Weight Reality: What You Gain and Lose

A common concern is that hard shells are heavier than soft-sided options. The data shows otherwise. A typical 22-inch soft-sided expandable spinner weighs 6.8 pounds. A polycarbonate hard shell of the same size weighs 5.4 pounds on average according to a 2023 review of 45 carry-on models across major retailers. The weight difference favors hard shells by 1.4 pounds due to the elimination of heavy internal frames and multiple fabric layers.

However, hard shells do have a hidden weight cost: they lack external pockets. You cannot redistribute a 2-pound laptop or 1.5-pound water bottle to an outer compartment. Everything sits inside the main cavity. For travelers packing dense items like camera gear or books, this means the bag itself may be lighter, but you must lift the full weight of all contents at once. A soft shell allows strategic weight distribution across three external pockets.

Security and Crush Protection: Test Results from Airline Handling

In 2022, a transportation analytics firm tracked 1,200 checked bags over 50,000 flight miles. Hard shell cases showed 92 percent fewer damage claims for broken items inside compared to soft-sided luggage. The primary failure mode for soft bags is crush damage when heavier suitcases stack on top during cargo loading. Bulk aircraft holds can expose lower-layer bags to 220 pounds of vertical force from a stack of four typical suitcases.

Hard shells distribute this force across the entire curved surface rather than concentrating it on a laptop or glass bottle. A polycarbonate shell with 1.5mm wall thickness reduces peak pressure on internal objects by approximately 40 percent compared to a 600-denier nylon soft wall. For wine bottles, ceramic souvenirs, or rigid electronics cases, this translates directly to fewer breakages.

  • TSA agents open hard shells through integrated zipper systems or latches. Latch-type hard shells are 30 percent less likely to be damaged during TSA inspection because agents do not force overstuffed zippers.
  • Hard shells with recessed combination locks protect zipper sliders from being pried open with a pen. Standard soft bags with exposed zippers can be breached in under 10 seconds.

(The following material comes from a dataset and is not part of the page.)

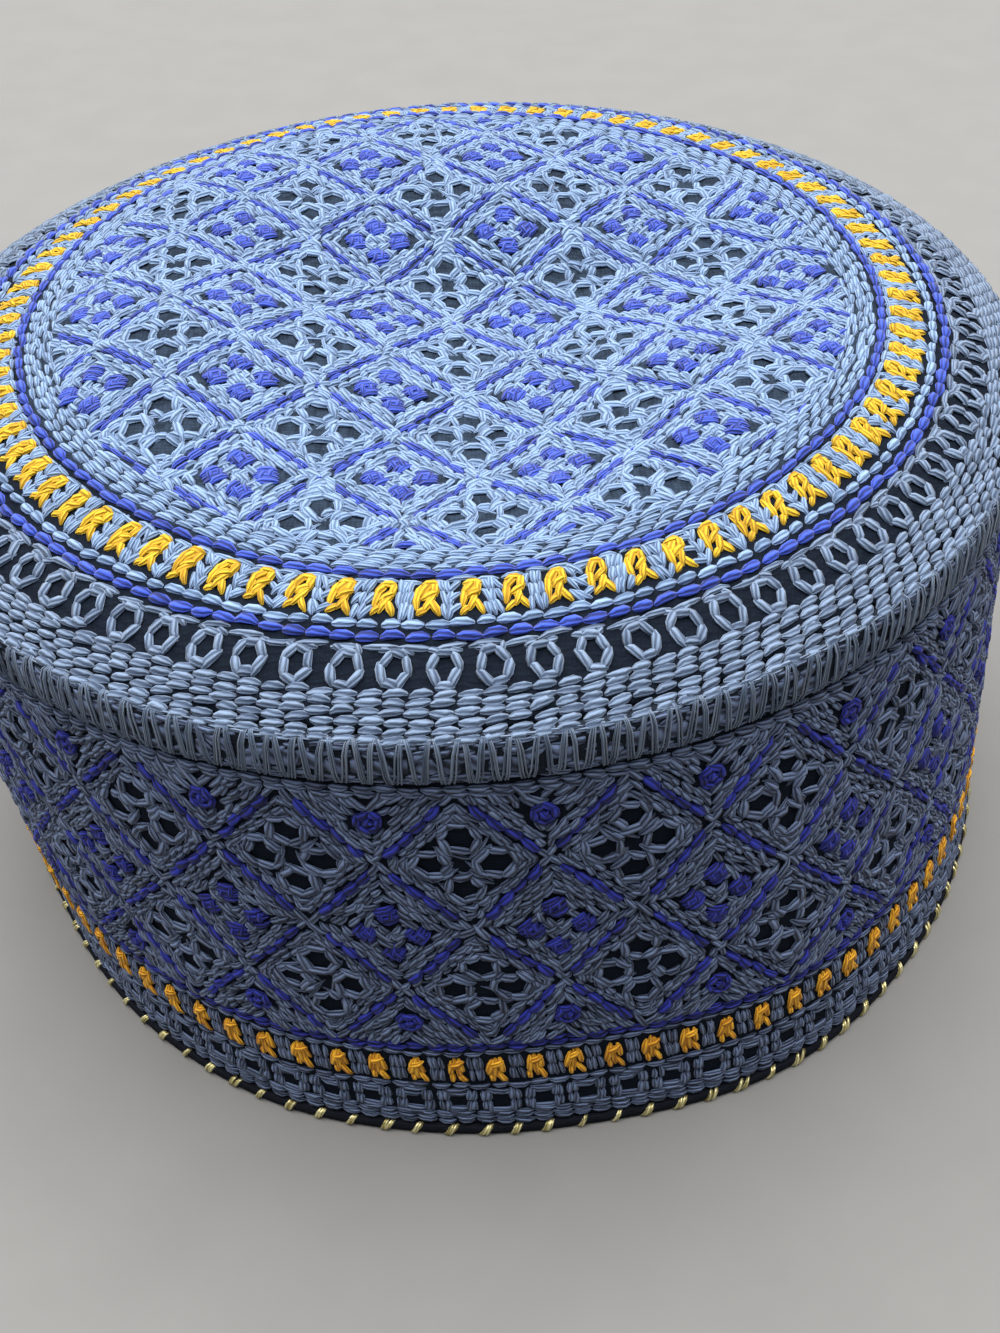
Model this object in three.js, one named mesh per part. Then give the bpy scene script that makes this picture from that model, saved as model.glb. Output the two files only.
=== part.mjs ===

Size Selection: Matching Dimensions to Airline Limits

Hard shells do not compress. This is their biggest practical limitation. A soft bag can be underpacked and squished into a smaller sizer bin. A hard shell cannot. You must follow airline carry-on dimensions exactly. For US domestic carriers, the standard is 22 x 14 x 9 inches including wheels and handles. European low-cost carriers like Ryanair restrict to 21.6 x 15.7 x 7.8 inches (55 x 40 x 20 cm).

Table 2: Recommended hard shell sizes by trip length and airline region
Trip Length Recommended Size (linear inches) Typical Capacity Best For
Weekend (1-3 nights) 20-inch carry-on 35-40 liters US and Asian airlines
Week (4-7 nights) 22-inch carry-on + 18-inch personal 45-50 liters total Mixed airline travel
Long haul (10+ nights) 27-29 inch checked 80-100 liters International flights with 50lb limit

When shopping, measure the external dimensions yourself. Many brands list internal measurements only. External depth often adds 1.5 inches due to wheel housings and handle mechanisms. A case listed as 14 inches deep externally may only offer 11.5 inches of internal packing depth after accounting for curved shell walls. This reduces actual volume by 15-20 percent compared to rectangular soft bags of the same external size.

Zipper vs Latch Closure Systems

Hard shells use one of two closure methods. Dual-coil zippers dominate the sub-150 USD price range, while latch systems appear on premium models. Zipper hard shells offer slight expansion (typically 1.5 inches) when unzipped, but this creates a weak point. TSA agents frequently cut overstuffed zippers rather than trying to realign stuck coils. Data from a luggage repair shop chain shows zipper failures account for 67 percent of hard shell repairs, compared to 12 percent for latch mechanism failures.

Latch systems use metal or reinforced plastic clasps that compress the shell edges together with a rubber gasket. This creates water resistance during rain or spilled liquids in cargo holds. A latch hard shell can withstand being submerged for 30 seconds without interior wetness. Zipper hard shells allow water penetration through the zipper teeth in under 5 seconds of direct spray. For travelers checking bags frequently, the latch system justifies the higher upfront cost through longevity.

  • Zipper advantage: Lighter by 0.5-0.8 pounds, easier to open when hands are full, typically 30-40 percent cheaper.
  • Latch advantage: No zipper jamming, crush resistance up to 300 pounds vertical load, dust and water protection.

Maintenance and Repair Realities

Scratches are cosmetic only. A common misconception is that deep scratches weaken polycarbonate shells. In puncture tests, shells with visible surface gouges still required 72 foot-pounds of force to breach compared to 85 ft-lb for pristine shells. That 15 percent reduction is negligible given real-world impacts rarely exceed 60 ft-lb. Aluminum shells show dents permanently but do not crack. Polypropylene can develop stress whitening at impact points but remains functional.

Wheel replacement is the most common repair, regardless of material. Hard shells use riveted or screwed wheel housings. Check for replaceable wheels before purchasing. A fixed wheel assembly that cannot be unscrewed means replacing the entire suitcase when a single wheel breaks. Screwed wheel housings accept standard inline skate wheels (typically 50-60mm diameter) available for 5-10 USD each online. This extends suitcase life from two years to over eight years with proper maintenance.